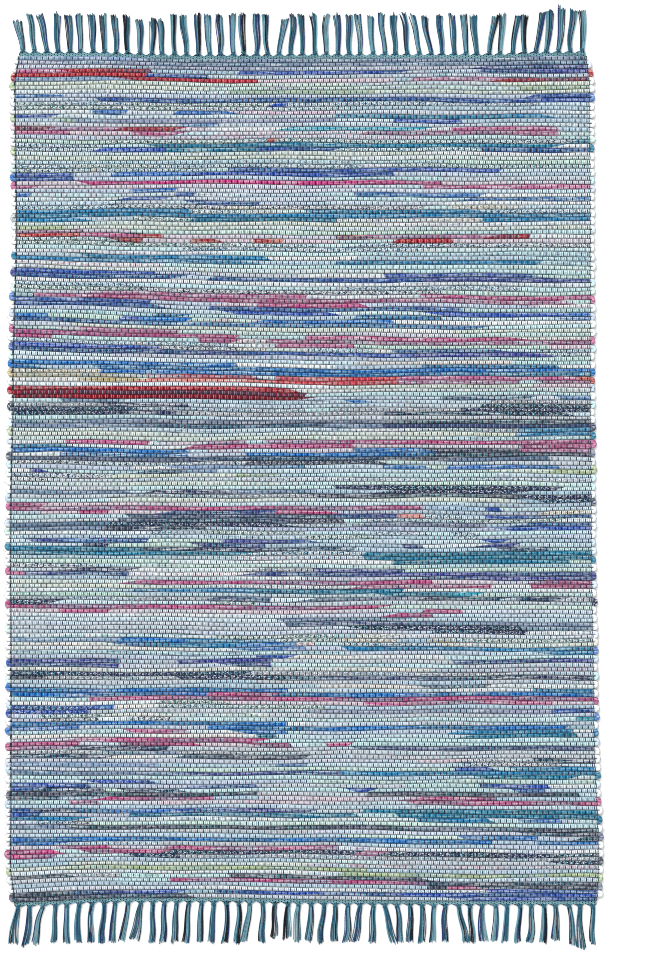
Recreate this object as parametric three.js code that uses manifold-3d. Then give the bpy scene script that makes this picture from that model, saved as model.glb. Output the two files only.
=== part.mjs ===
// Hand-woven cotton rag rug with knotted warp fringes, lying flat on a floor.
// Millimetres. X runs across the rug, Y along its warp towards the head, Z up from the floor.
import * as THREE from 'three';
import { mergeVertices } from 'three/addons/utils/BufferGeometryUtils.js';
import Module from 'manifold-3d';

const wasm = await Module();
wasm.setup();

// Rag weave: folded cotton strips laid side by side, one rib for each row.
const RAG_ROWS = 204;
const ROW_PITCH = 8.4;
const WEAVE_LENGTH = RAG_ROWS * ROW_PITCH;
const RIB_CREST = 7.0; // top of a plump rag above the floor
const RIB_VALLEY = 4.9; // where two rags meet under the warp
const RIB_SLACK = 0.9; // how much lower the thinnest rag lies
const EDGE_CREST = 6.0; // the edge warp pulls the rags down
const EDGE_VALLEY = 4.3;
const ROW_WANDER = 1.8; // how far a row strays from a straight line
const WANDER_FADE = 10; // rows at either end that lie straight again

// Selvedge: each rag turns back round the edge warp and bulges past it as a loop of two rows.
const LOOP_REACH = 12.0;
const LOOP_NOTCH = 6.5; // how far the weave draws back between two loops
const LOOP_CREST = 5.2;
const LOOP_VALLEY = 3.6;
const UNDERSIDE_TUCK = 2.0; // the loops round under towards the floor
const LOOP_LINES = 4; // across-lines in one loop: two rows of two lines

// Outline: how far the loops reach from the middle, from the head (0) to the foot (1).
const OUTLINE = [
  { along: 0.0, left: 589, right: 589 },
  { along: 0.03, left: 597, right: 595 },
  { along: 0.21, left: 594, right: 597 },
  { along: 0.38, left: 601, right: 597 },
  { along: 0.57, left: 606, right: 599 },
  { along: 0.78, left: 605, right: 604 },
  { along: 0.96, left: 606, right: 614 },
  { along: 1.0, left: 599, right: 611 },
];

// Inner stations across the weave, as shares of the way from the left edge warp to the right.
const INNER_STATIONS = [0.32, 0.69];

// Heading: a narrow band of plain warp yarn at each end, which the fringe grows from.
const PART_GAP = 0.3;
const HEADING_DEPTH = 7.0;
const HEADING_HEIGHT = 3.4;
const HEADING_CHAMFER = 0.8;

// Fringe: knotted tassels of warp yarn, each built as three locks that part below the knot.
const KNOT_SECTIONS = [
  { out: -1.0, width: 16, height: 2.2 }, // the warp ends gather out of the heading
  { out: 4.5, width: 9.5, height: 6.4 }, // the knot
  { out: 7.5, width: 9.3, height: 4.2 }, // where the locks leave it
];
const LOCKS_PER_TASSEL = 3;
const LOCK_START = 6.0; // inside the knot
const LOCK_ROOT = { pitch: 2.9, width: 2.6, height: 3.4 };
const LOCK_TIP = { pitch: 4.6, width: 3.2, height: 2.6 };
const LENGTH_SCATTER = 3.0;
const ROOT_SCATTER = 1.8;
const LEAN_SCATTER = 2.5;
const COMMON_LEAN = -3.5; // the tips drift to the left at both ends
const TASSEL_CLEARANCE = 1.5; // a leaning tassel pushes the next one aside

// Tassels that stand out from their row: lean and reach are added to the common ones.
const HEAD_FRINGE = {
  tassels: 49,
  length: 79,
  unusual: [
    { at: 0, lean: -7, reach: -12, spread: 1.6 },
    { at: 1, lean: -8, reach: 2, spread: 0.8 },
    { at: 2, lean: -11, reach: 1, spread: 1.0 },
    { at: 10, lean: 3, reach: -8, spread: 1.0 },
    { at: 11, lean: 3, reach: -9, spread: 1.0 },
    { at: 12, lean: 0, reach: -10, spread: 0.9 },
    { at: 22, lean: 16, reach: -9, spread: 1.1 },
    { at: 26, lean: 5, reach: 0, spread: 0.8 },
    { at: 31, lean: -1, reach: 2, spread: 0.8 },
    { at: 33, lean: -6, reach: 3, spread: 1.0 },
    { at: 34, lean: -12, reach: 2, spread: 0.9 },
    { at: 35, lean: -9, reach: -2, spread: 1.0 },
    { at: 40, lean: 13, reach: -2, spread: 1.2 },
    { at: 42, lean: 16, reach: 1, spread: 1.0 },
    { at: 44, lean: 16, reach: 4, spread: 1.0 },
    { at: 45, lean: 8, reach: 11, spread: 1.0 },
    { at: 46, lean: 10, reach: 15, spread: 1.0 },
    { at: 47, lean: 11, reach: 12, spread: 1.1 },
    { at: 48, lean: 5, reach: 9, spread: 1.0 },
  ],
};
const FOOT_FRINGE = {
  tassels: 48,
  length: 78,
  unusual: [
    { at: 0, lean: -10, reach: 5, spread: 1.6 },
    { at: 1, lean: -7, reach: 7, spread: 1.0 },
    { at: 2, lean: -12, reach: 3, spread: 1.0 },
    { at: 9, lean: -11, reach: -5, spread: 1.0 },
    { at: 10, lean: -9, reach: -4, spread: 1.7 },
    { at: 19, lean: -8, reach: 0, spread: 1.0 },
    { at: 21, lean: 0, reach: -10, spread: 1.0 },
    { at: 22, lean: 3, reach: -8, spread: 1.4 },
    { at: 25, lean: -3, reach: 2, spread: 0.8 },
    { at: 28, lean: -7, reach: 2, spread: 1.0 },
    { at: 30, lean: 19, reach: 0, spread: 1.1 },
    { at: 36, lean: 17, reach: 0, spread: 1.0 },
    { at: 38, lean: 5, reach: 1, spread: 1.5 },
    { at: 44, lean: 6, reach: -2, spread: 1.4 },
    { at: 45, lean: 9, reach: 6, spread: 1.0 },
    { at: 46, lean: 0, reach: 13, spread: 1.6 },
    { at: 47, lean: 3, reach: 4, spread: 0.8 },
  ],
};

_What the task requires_
Reproduce the material verbatim, line by line.

_Written response_
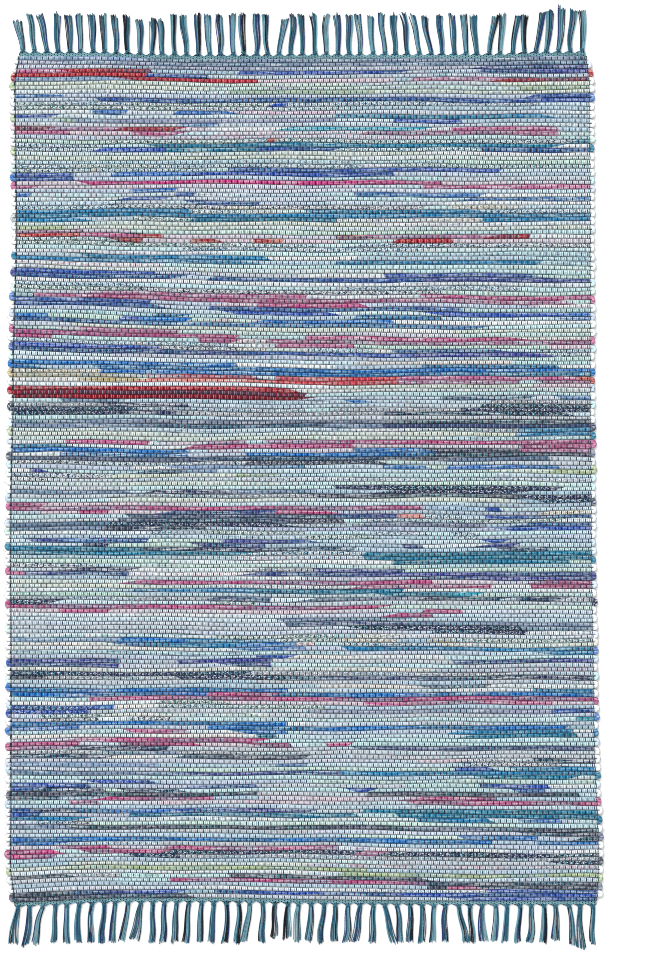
Recreate this object as parametric three.js code that uses manifold-3d. Then give the bpy scene script that makes this picture from that model, saved as model.glb. Output the two files only.
=== part.mjs ===
// Hand-woven cotton rag rug with knotted warp fringes, lying flat on a floor.
// Millimetres. X runs across the rug, Y along its warp towards the head, Z up from the floor.
import * as THREE from 'three';
import { mergeVertices } from 'three/addons/utils/BufferGeometryUtils.js';
import Module from 'manifold-3d';

const wasm = await Module();
wasm.setup();

// Rag weave: folded cotton strips laid side by side, one rib for each row.
const RAG_ROWS = 204;
const ROW_PITCH = 8.4;
const WEAVE_LENGTH = RAG_ROWS * ROW_PITCH;
const RIB_CREST = 7.0; // top of a plump rag above the floor
const RIB_VALLEY = 4.9; // where two rags meet under the warp
const RIB_SLACK = 0.9; // how much lower the thinnest rag lies
const EDGE_CREST = 6.0; // the edge warp pulls the rags down
const EDGE_VALLEY = 4.3;
const ROW_WANDER = 1.8; // how far a row strays from a straight line
const WANDER_FADE = 10; // rows at either end that lie straight again

// Selvedge: each rag turns back round the edge warp and bulges past it as a loop of two rows.
const LOOP_REACH = 12.0;
const LOOP_NOTCH = 6.5; // how far the weave draws back between two loops
const LOOP_CREST = 5.2;
const LOOP_VALLEY = 3.6;
const UNDERSIDE_TUCK = 2.0; // the loops round under towards the floor
const LOOP_LINES = 4; // across-lines in one loop: two rows of two lines

// Outline: how far the loops reach from the middle, from the head (0) to the foot (1).
const OUTLINE = [
  { along: 0.0, left: 589, right: 589 },
  { along: 0.03, left: 597, right: 595 },
  { along: 0.21, left: 594, right: 597 },
  { along: 0.38, left: 601, right: 597 },
  { along: 0.57, left: 606, right: 599 },
  { along: 0.78, left: 605, right: 604 },
  { along: 0.96, left: 606, right: 614 },
  { along: 1.0, left: 599, right: 611 },
];

// Inner stations across the weave, as shares of the way from the left edge warp to the right.
const INNER_STATIONS = [0.32, 0.69];

// Heading: a narrow band of plain warp yarn at each end, which the fringe grows from.
const PART_GAP = 0.3;
const HEADING_DEPTH = 7.0;
const HEADING_HEIGHT = 3.4;
const HEADING_CHAMFER = 0.8;

// Fringe: knotted tassels of warp yarn, each built as three locks that part below the knot.
const KNOT_SECTIONS = [
  { out: -1.0, width: 16, height: 2.2 }, // the warp ends gather out of the heading
  { out: 4.5, width: 9.5, height: 6.4 }, // the knot
  { out: 7.5, width: 9.3, height: 4.2 }, // where the locks leave it
];
const LOCKS_PER_TASSEL = 3;
const LOCK_START = 6.0; // inside the knot
const LOCK_ROOT = { pitch: 2.9, width: 2.6, height: 3.4 };
const LOCK_TIP = { pitch: 4.6, width: 3.2, height: 2.6 };
const LENGTH_SCATTER = 3.0;
const ROOT_SCATTER = 1.8;
const LEAN_SCATTER = 2.5;
const COMMON_LEAN = -3.5; // the tips drift to the left at both ends
const TASSEL_CLEARANCE = 1.5; // a leaning tassel pushes the next one aside

// Tassels that stand out from their row: lean and reach are added to the common ones.
const HEAD_FRINGE = {
  tassels: 49,
  length: 79,
  unusual: [
    { at: 0, lean: -7, reach: -12, spread: 1.6 },
    { at: 1, lean: -8, reach: 2, spread: 0.8 },
    { at: 2, lean: -11, reach: 1, spread: 1.0 },
    { at: 10, lean: 3, reach: -8, spread: 1.0 },
    { at: 11, lean: 3, reach: -9, spread: 1.0 },
    { at: 12, lean: 0, reach: -10, spread: 0.9 },
    { at: 22, lean: 16, reach: -9, spread: 1.1 },
    { at: 26, lean: 5, reach: 0, spread: 0.8 },
    { at: 31, lean: -1, reach: 2, spread: 0.8 },
    { at: 33, lean: -6, reach: 3, spread: 1.0 },
    { at: 34, lean: -12, reach: 2, spread: 0.9 },
    { at: 35, lean: -9, reach: -2, spread: 1.0 },
    { at: 40, lean: 13, reach: -2, spread: 1.2 },
    { at: 42, lean: 16, reach: 1, spread: 1.0 },
    { at: 44, lean: 16, reach: 4, spread: 1.0 },
    { at: 45, lean: 8, reach: 11, spread: 1.0 },
    { at: 46, lean: 10, reach: 15, spread: 1.0 },
    { at: 47, lean: 11, reach: 12, spread: 1.1 },
    { at: 48, lean: 5, reach: 9, spread: 1.0 },
  ],
};
const FOOT_FRINGE = {
  tassels: 48,
  length: 78,
  unusual: [
    { at: 0, lean: -10, reach: 5, spread: 1.6 },
    { at: 1, lean: -7, reach: 7, spread: 1.0 },
    { at: 2, lean: -12, reach: 3, spread: 1.0 },
    { at: 9, lean: -11, reach: -5, spread: 1.0 },
    { at: 10, lean: -9, reach: -4, spread: 1.7 },
    { at: 19, lean: -8, reach: 0, spread: 1.0 },
    { at: 21, lean: 0, reach: -10, spread: 1.0 },
    { at: 22, lean: 3, reach: -8, spread: 1.4 },
    { at: 25, lean: -3, reach: 2, spread: 0.8 },
    { at: 28, lean: -7, reach: 2, spread: 1.0 },
    { at: 30, lean: 19, reach: 0, spread: 1.1 },
    { at: 36, lean: 17, reach: 0, spread: 1.0 },
    { at: 38, lean: 5, reach: 1, spread: 1.5 },
    { at: 44, lean: 6, reach: -2, spread: 1.4 },
    { at: 45, lean: 9, reach: 6, spread: 1.0 },
    { at: 46, lean: 0, reach: 13, spread: 1.6 },
    { at: 47, lean: 3, reach: 4, spread: 0.8 },
  ],
};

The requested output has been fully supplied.